>> Begin Recorded information

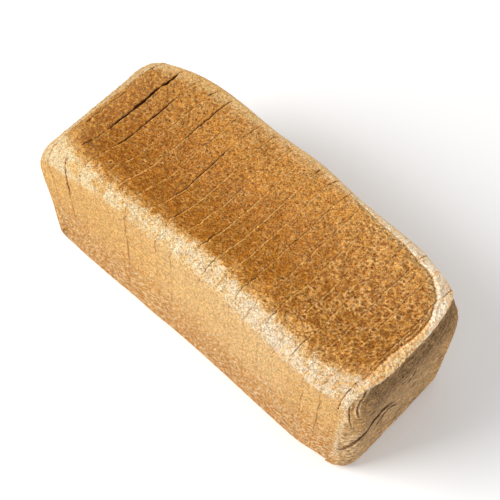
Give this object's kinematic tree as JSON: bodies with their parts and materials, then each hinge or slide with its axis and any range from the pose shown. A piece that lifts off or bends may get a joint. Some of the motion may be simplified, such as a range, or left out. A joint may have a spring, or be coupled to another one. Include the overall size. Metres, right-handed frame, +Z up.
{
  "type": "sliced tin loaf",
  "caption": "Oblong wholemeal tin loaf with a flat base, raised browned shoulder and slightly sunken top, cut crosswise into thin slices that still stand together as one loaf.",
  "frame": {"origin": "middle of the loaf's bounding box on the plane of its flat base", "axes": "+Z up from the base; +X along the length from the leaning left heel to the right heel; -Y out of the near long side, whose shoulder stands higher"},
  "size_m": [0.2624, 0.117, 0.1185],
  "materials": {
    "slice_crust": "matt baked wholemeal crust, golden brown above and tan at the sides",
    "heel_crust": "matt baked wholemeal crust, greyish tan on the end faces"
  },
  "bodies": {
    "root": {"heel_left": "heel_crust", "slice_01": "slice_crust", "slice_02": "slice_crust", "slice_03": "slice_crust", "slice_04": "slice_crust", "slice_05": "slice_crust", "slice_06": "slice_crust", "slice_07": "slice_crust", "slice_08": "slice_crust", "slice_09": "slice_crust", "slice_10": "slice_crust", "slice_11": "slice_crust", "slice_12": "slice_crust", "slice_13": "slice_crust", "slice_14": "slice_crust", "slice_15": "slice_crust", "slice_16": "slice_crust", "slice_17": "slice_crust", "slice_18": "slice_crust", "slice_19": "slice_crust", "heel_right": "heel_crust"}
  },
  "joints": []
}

>> End Recorded information

▶ **Written problem**: Reproduce the whole listing word for word.

▶ **Solution to this problem**:
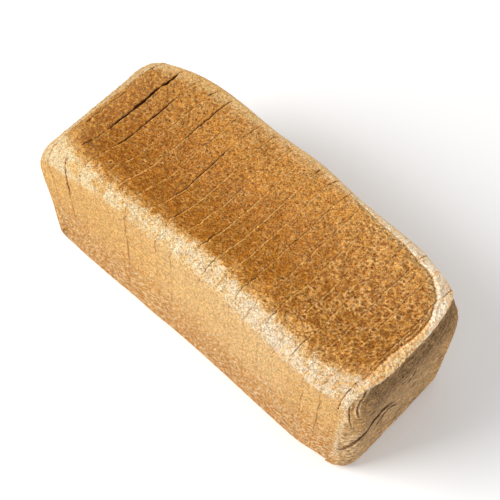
Give this object's kinematic tree as JSON: bodies with their parts and materials, then each hinge or slide with its axis and any range from the pose shown. A piece that lifts off or bends may get a joint. Some of the motion may be simplified, such as a range, or left out. A joint may have a spring, or be coupled to another one. Include the overall size. Metres, right-handed frame, +Z up.
{
  "type": "sliced tin loaf",
  "caption": "Oblong wholemeal tin loaf with a flat base, raised browned shoulder and slightly sunken top, cut crosswise into thin slices that still stand together as one loaf.",
  "frame": {"origin": "middle of the loaf's bounding box on the plane of its flat base", "axes": "+Z up from the base; +X along the length from the leaning left heel to the right heel; -Y out of the near long side, whose shoulder stands higher"},
  "size_m": [0.2624, 0.117, 0.1185],
  "materials": {
    "slice_crust": "matt baked wholemeal crust, golden brown above and tan at the sides",
    "heel_crust": "matt baked wholemeal crust, greyish tan on the end faces"
  },
  "bodies": {
    "root": {"heel_left": "heel_crust", "slice_01": "slice_crust", "slice_02": "slice_crust", "slice_03": "slice_crust", "slice_04": "slice_crust", "slice_05": "slice_crust", "slice_06": "slice_crust", "slice_07": "slice_crust", "slice_08": "slice_crust", "slice_09": "slice_crust", "slice_10": "slice_crust", "slice_11": "slice_crust", "slice_12": "slice_crust", "slice_13": "slice_crust", "slice_14": "slice_crust", "slice_15": "slice_crust", "slice_16": "slice_crust", "slice_17": "slice_crust", "slice_18": "slice_crust", "slice_19": "slice_crust", "heel_right": "heel_crust"}
  },
  "joints": []
}